Les minettes elles s’exitent plutôt pour un Bruel ou un Georges Michael, allant jusqu’à jeter leur culotte sur la scène. Si Carlos avait repris ‘Faith’, je pense qu’il aurait reçu des gaines XXL pendant sa tournée. Enfin bon.

Et si en réalité nos hormones commandaient nos affinités musicales ? Qu’en pensez-vous ? Imaginez le drame, la musique ne serait que question de libido. Genres, styles, époques, technicité, harmonies, tout ça ne serait qu’un enfumage pour cacher l’affreuse vérité. Nous ne serions que des organes reproducteurs et nos sens seraient gouvernés non pas pas le cerveau mais notre cortex reptilien. Il suffirait d’une voix aiguë et de quelques rondeurs pour que nous tombions sous le charme d’une chanson.

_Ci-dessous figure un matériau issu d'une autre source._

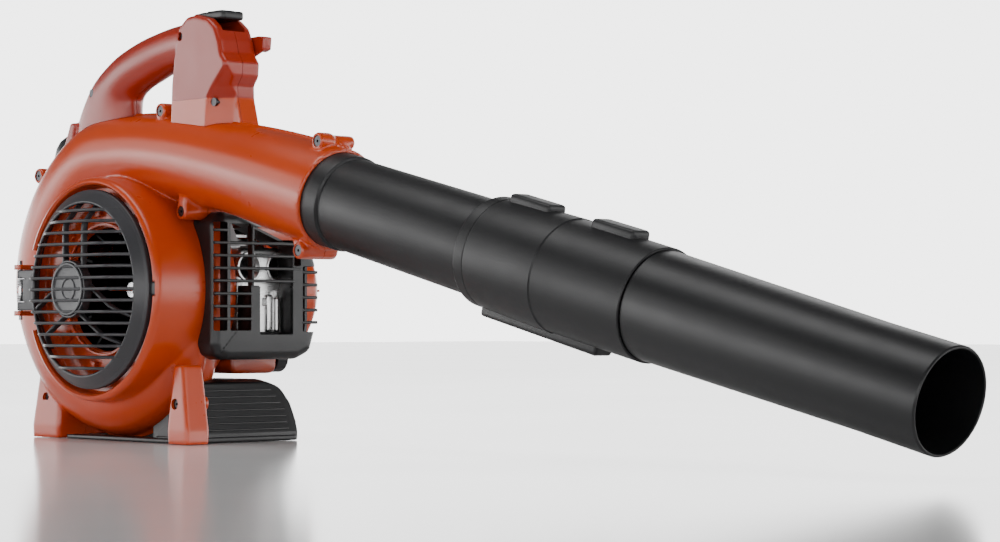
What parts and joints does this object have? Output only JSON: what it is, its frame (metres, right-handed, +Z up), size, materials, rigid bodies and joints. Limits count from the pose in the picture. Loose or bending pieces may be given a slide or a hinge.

Moi je suis chroniqueur, je suis donc plus fort que tout cela évidement, je ne me ferai jamais piéger par le chant des sirènes. Mon analyse est toujours lucide, objective, faites-moi confiance. Si tous les albums de Stream of Passion, de The Gathering, de Within Tempation sont fabuleux, cela n’a aucun lien avec le charme fou de leurs chanteuses, ce n’est que du talent.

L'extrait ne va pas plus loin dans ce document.